§ PROBLEM DESCRIPTION: Below are the records; collect from them each line containing the string "picture".

— start —

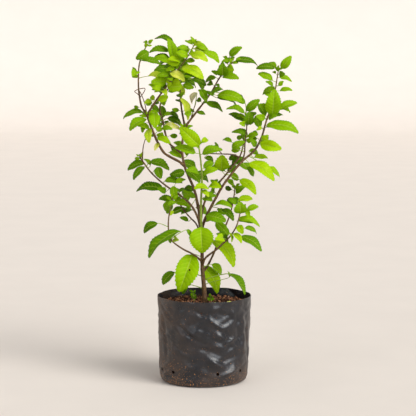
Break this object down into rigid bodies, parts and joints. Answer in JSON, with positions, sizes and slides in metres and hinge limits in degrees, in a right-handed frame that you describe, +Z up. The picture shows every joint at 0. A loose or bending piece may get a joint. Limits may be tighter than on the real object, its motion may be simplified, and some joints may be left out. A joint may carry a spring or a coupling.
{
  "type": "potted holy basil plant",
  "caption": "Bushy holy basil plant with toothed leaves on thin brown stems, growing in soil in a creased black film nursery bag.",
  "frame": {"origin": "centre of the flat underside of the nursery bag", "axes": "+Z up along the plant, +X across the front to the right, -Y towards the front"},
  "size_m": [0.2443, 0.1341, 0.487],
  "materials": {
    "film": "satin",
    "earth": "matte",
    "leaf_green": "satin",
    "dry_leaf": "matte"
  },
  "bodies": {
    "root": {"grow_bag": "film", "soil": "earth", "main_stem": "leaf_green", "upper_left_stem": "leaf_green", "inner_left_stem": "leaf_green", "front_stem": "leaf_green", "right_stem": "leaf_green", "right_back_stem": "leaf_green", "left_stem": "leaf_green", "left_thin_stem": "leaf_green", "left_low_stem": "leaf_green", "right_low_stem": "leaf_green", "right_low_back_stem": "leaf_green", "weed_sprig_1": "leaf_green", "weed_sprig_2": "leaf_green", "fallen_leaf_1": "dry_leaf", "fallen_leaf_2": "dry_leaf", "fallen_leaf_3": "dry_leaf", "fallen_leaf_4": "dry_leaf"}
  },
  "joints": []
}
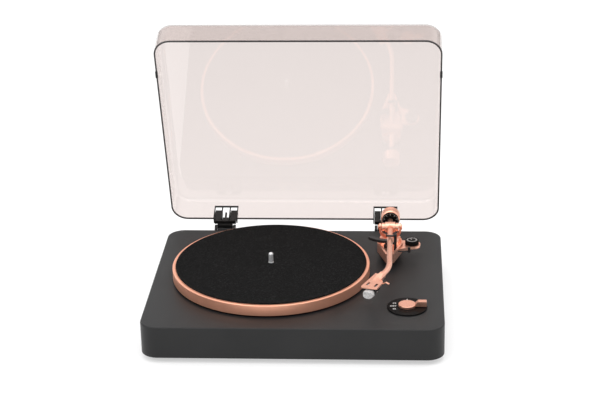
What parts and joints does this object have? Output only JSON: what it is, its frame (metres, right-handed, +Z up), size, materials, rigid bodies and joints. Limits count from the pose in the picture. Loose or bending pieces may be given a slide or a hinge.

— end —

§ RESPONSE TO THE TASK:
Break this object down into rigid bodies, parts and joints. Answer in JSON, with positions, sizes and slides in metres and hinge limits in degrees, in a right-handed frame that you describe, +Z up. The picture shows every joint at 0. A loose or bending piece may get a joint. Limits may be tighter than on the real object, its motion may be simplified, and some joints may be left out. A joint may carry a spring or a coupling.
What parts and joints does this object have? Output only JSON: what it is, its frame (metres, right-handed, +Z up), size, materials, rigid bodies and joints. Limits count from the pose in the picture. Loose or bending pieces may be given a slide or a hinge.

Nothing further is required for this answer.